▶ **Exercise instructions**
What follows is a listing; give it again exactly, in its entirety.
[start]
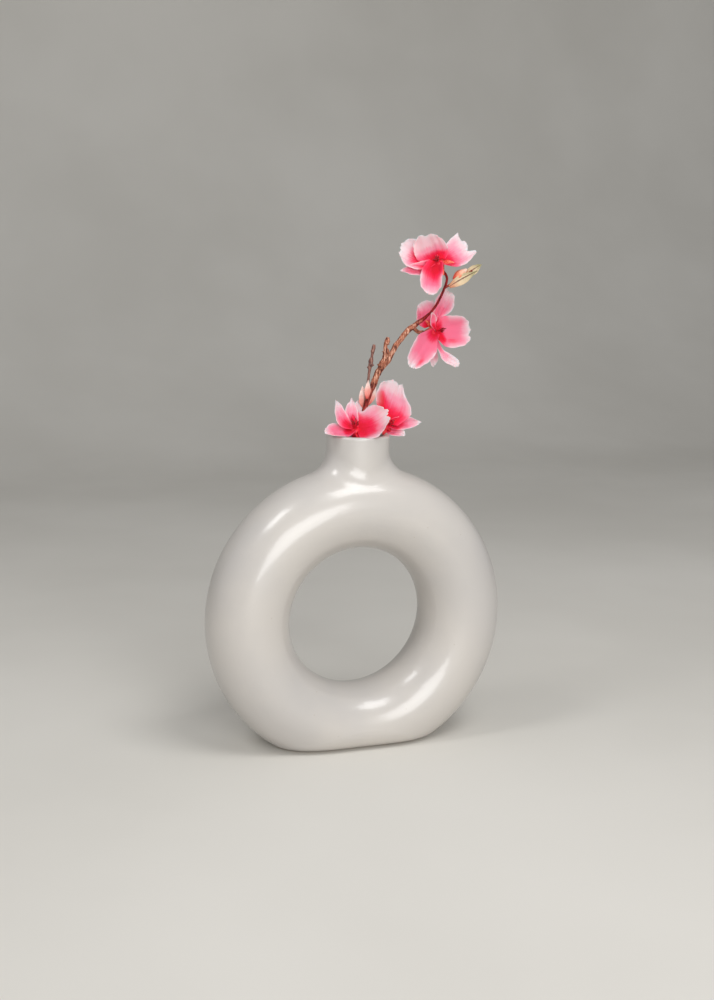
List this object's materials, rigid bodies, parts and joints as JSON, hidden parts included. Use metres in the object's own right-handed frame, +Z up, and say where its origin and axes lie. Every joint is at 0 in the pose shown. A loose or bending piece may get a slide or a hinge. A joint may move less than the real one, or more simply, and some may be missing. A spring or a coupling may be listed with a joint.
{
  "type": "donut vase with blossom spray",
  "caption": "Upright ring-shaped glazed vase on a flattened base, with a short round neck and an artificial blossom spray that lifts out of it.",
  "frame": {"origin": "middle of the vase's flat base, on the surface that it stands on", "axes": "+Z up; +Y out of the back of the donut hole, whose axis lies along Y; +X to the side that the spray leans to, seen from the front (-Y)"},
  "size_m": [0.1986, 0.058, 0.3305],
  "materials": {
    "glaze": "smooth glossy off-white glaze with a faint grey-green cast",
    "petal": "matt cloth, deep red at the base fading to pale pink edges",
    "leaf": "matt cloth, red-brown to pale pink",
    "bud": "matt cloth, peach",
    "calyx": "moulded, red-brown",
    "bark": "moulded bark texture, brown",
    "stamens": "fine dark red threads",
    "wire": "drawn steel"
  },
  "bodies": {
    "vase": {"vase_body": "glaze"},
    "spray": {"bract_front": "leaf", "bract_left": "leaf", "bract_right": "leaf", "bud_leaf_lower": "leaf", "bud_leaf_upper": "leaf", "bud_petals": "bud", "bud_spur": "bark", "bud_twig": "bark", "core_wire": "wire", "main_branch": "bark", "middle_calyx": "calyx", "middle_petal_inner": "petal", "middle_petal_lower_left": "petal", "middle_petal_lower_mid": "petal", "middle_petal_lower_right": "petal", "middle_petal_right": "petal", "middle_petal_upper": "petal", "middle_petal_upper_left": "petal", "middle_stalk": "bark", "middle_stamens": "stamens", "rim_left_calyx": "calyx", "rim_left_petal_front": "petal", "rim_left_petal_inner": "petal", "rim_left_petal_over_rim": "petal", "rim_left_petal_point": "petal", "rim_left_petal_small": "petal", "rim_left_stalk": "bark", "rim_left_stamens": "stamens", "rim_right_calyx": "calyx", "rim_right_petal_back": "petal", "rim_right_petal_low": "petal", "rim_right_petal_under": "petal", "rim_right_stalk": "bark", "rim_right_stamens": "stamens", "side_twig": "bark", "top_calyx": "calyx", "top_petal_back": "petal", "top_petal_left": "petal", "top_petal_left_low": "petal", "top_petal_right": "petal", "top_petal_tongue": "petal", "top_stamens": "stamens"}
  },
  "joints": [
    {"name": "spray_lift", "type": "slide", "parent": "vase", "child": "spray", "axis": [0, 0, 1], "range_m": [0, 0.075]}
  ]
}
[end]
▶ **Task result**
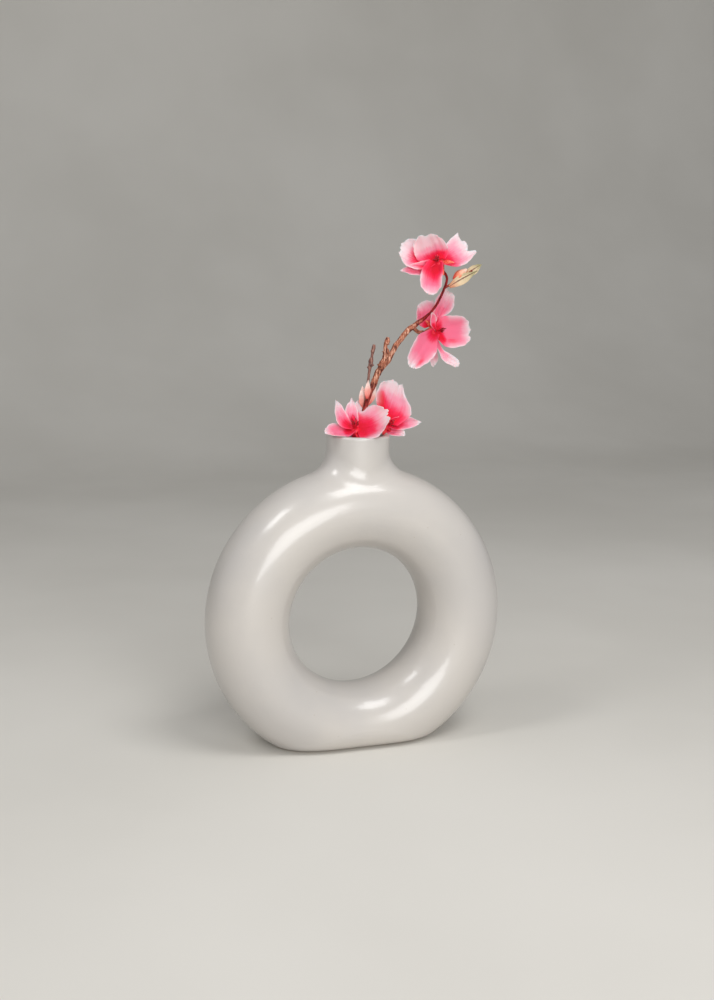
List this object's materials, rigid bodies, parts and joints as JSON, hidden parts included. Use metres in the object's own right-handed frame, +Z up, and say where its origin and axes lie. Every joint is at 0 in the pose shown. A loose or bending piece may get a slide or a hinge. A joint may move less than the real one, or more simply, and some may be missing. A spring or a coupling may be listed with a joint.
{
  "type": "donut vase with blossom spray",
  "caption": "Upright ring-shaped glazed vase on a flattened base, with a short round neck and an artificial blossom spray that lifts out of it.",
  "frame": {"origin": "middle of the vase's flat base, on the surface that it stands on", "axes": "+Z up; +Y out of the back of the donut hole, whose axis lies along Y; +X to the side that the spray leans to, seen from the front (-Y)"},
  "size_m": [0.1986, 0.058, 0.3305],
  "materials": {
    "glaze": "smooth glossy off-white glaze with a faint grey-green cast",
    "petal": "matt cloth, deep red at the base fading to pale pink edges",
    "leaf": "matt cloth, red-brown to pale pink",
    "bud": "matt cloth, peach",
    "calyx": "moulded, red-brown",
    "bark": "moulded bark texture, brown",
    "stamens": "fine dark red threads",
    "wire": "drawn steel"
  },
  "bodies": {
    "vase": {"vase_body": "glaze"},
    "spray": {"bract_front": "leaf", "bract_left": "leaf", "bract_right": "leaf", "bud_leaf_lower": "leaf", "bud_leaf_upper": "leaf", "bud_petals": "bud", "bud_spur": "bark", "bud_twig": "bark", "core_wire": "wire", "main_branch": "bark", "middle_calyx": "calyx", "middle_petal_inner": "petal", "middle_petal_lower_left": "petal", "middle_petal_lower_mid": "petal", "middle_petal_lower_right": "petal", "middle_petal_right": "petal", "middle_petal_upper": "petal", "middle_petal_upper_left": "petal", "middle_stalk": "bark", "middle_stamens": "stamens", "rim_left_calyx": "calyx", "rim_left_petal_front": "petal", "rim_left_petal_inner": "petal", "rim_left_petal_over_rim": "petal", "rim_left_petal_point": "petal", "rim_left_petal_small": "petal", "rim_left_stalk": "bark", "rim_left_stamens": "stamens", "rim_right_calyx": "calyx", "rim_right_petal_back": "petal", "rim_right_petal_low": "petal", "rim_right_petal_under": "petal", "rim_right_stalk": "bark", "rim_right_stamens": "stamens", "side_twig": "bark", "top_calyx": "calyx", "top_petal_back": "petal", "top_petal_left": "petal", "top_petal_left_low": "petal", "top_petal_right": "petal", "top_petal_tongue": "petal", "top_stamens": "stamens"}
  },
  "joints": [
    {"name": "spray_lift", "type": "slide", "parent": "vase", "child": "spray", "axis": [0, 0, 1], "range_m": [0, 0.075]}
  ]
}